The results of the experiments performed in this study show that the recognition of unsegmented actions in online test experiments is quite high. When the performance results of this paper are compared to our earlier empirical studies, whether they are online experiments (Gharaee et al. 2016, 2017c) or offline experiments (Gharaee et al. 2017b, a), there is a decrease in the acquired recognition accuracy of the system. An explanation for this may be that different sequences of actions span different time intervals, while a constant cutoff length is allocated to all of them through the sliding window.

One limitation of using 3D skeleton data is with the reduction in accuracy due to the environmental noise and the transformation of different modalities. Another limitation with the method proposed in this article is with setting the size of segmented action pattern vectors. It requires computational effort to find out the best size for action pattern segmentation for the training data. On the other hand, if the test actions performed too different from the training samples, the recognition accuracy might drops.

Conclusion

In summary, this article proposes a new method for human action recognition and segmentation using a SOM-based system. The hierarchical architecture consists of two-layer SOMs together with one-layer supervised neural network. The system is validated on different experiments. First, the system is tested on the MSR-Action3D dataset, and then, it is validated on a dataset collected by a Kinect sensor in online experiments.

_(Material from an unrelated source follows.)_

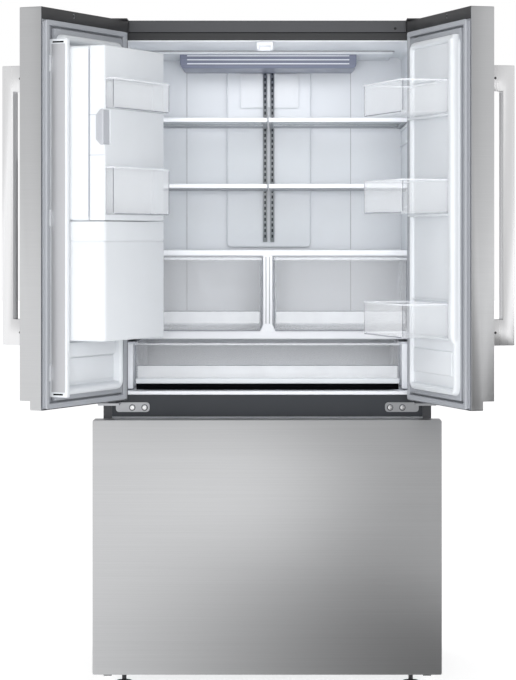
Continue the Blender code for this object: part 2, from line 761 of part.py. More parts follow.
def make_ice_room(door):
    """The insulated ice room on the door: its bucket, its own door, the latch and two bins."""
    bucket = bin_box(*ICE_BUCKET, radius=0.01)
    add_part("ice_bucket", bucket, "clear_plastic", door)
    hinge = add_frame("ice_door_axis", (*ICE_HINGE, 1.44), door)
    x = (ICE_HINGE[0] + 0.0025, ICE_X[1])
    y = (ICE_FRONT + GAP, BULGE_FRONT)
    panel = block(x, y, (ICE_Z[0] + 0.0015, ICE_Z[1]))
    pockets = []
    play = 0.0005
    bin_x, bin_y = (-0.3630, -0.0570), (0.1035, 0.1565)
    pocket_x, pocket_y = (bin_x[0] - play, bin_x[1] + play), (bin_y[0] - play, 0.16)
    for low, high in ICE_DOOR_POCKETS:
        pockets.append(block(pocket_x, pocket_y, (low, high)))
    add_part("ice_room_door", panel, "white_liner", hinge, cut=pockets)
    for name, low, high in ICE_DOOR_BINS:
        body = bin_box(bin_x, bin_y, (low, high), radius=0.010)
        add_part(name, body, "clear_plastic", hinge)
    latch_hinge = add_frame("latch_axis", (-0.0477, 0.0955, 1.452), hinge)
    add_part("ice_latch", block(*LATCH), "white_liner", latch_hinge)


def make_flap(door):
    """The hinged centre post. It is drawn across the gap, then folded in against the door."""
    hinge = add_frame("flap_axis", (*FLAP_HINGE, 1.23), door, turn=math.radians(90))
    arms = []
    arm_x = (FLAP_POST[0][0], FLAP_POST[0][0] + 0.006)
    half_arm = 0.02
    for middle in FLAP_LEVELS:
        arms.append(block(arm_x, (-0.011, 0.002), (middle - half_arm, middle + half_arm)))
    add_part("mullion_flap", block(*FLAP_POST), "door_frame", hinge, join=arms)


def make_right_door():
    door = door_frame_empty(1, "right", RIGHT_OPEN)
    make_door_shell(1, "right", door, [])
    make_door_seal(1, "right", door)
    make_handle(1, "right", door)
    base = block((0.042, 0.400), (INNER + GAP, -0.003), (0.780, 1.698))
    raised = block((0.044, 0.3735), (-0.010, 0.006), (0.792, 1.688))
    dike = block((0.044, 0.077), (-0.010, 0.020), (0.925, 1.688))
    add_part("right_door_liner", base, "white_liner", door, join=[raised, dike])
    for word, low, high in RIGHT_BINS:
        body = bin_box((0.0775, 0.372), (0.0065, 0.1375), (low, high))
        add_part(f"right_bin_{word}", body, "clear_plastic", door)


def main():
    clear_scene()
    make_looks()
    root = add_frame("cabinet", (0.0, 0.0, 0.0))
    make_case_panels(root)
    make_base_pan(root)
    make_rails(root)
    make_liners(root)
    make_hinges(root)
    make_feet()
    make_rollers()
    make_machinery(root)
    make_cavity_fittings(root)
    make_shelves(root)
    make_crisper_frame(root)
    make_drawers()
    make_freezer_drawer()
    make_left_door()
    make_right_door()


main()
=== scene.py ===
"""French door refrigerator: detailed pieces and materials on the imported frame.

Pieces are drawn in the cabinet's own frame, doors closed (X=0 on the centre line, Y=0 on the
case's front plane, Z=0 on the floor), then carried to where their body rests.
"""

import json
import math

import bmesh
import bpy
from mathutils import Matrix, Vector

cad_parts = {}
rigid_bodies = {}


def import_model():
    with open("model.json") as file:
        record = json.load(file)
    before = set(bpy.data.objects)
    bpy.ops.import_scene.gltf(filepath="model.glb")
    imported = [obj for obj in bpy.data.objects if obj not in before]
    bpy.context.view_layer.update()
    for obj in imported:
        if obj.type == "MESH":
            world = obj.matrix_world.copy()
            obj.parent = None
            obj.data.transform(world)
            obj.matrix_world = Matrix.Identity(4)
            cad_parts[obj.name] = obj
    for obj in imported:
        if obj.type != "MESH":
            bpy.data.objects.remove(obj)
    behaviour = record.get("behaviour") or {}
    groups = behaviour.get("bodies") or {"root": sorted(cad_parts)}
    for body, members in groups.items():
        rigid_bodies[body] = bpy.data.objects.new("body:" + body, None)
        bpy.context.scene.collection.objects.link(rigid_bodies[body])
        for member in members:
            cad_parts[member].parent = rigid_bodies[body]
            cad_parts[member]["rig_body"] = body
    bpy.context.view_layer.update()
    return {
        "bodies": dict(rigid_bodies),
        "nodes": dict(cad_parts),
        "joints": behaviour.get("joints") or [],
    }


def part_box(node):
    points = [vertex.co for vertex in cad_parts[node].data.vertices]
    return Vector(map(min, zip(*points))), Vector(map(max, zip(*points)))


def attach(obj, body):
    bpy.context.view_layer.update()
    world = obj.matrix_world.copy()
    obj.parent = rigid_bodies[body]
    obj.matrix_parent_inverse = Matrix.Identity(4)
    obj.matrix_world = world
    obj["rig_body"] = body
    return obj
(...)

In order to improve action recognition and segmentation performance, it is planned plan to design and implement a sliding window of the pattern vectors with variable size that is adapted to the actual size of the key activations of the corresponding action sequence. Another plan would be to develop a method for solving the segmentation problem that calculates the prediction error between the actual forthcoming movement of the actor and the predicted one by the system while an action is performed and use this error value to determine when the action ends and a new action begins. To this end, the associative SOM (see Hesslow 2002 and Johnsson et al. 2009) for action recognition and segmentation could be used.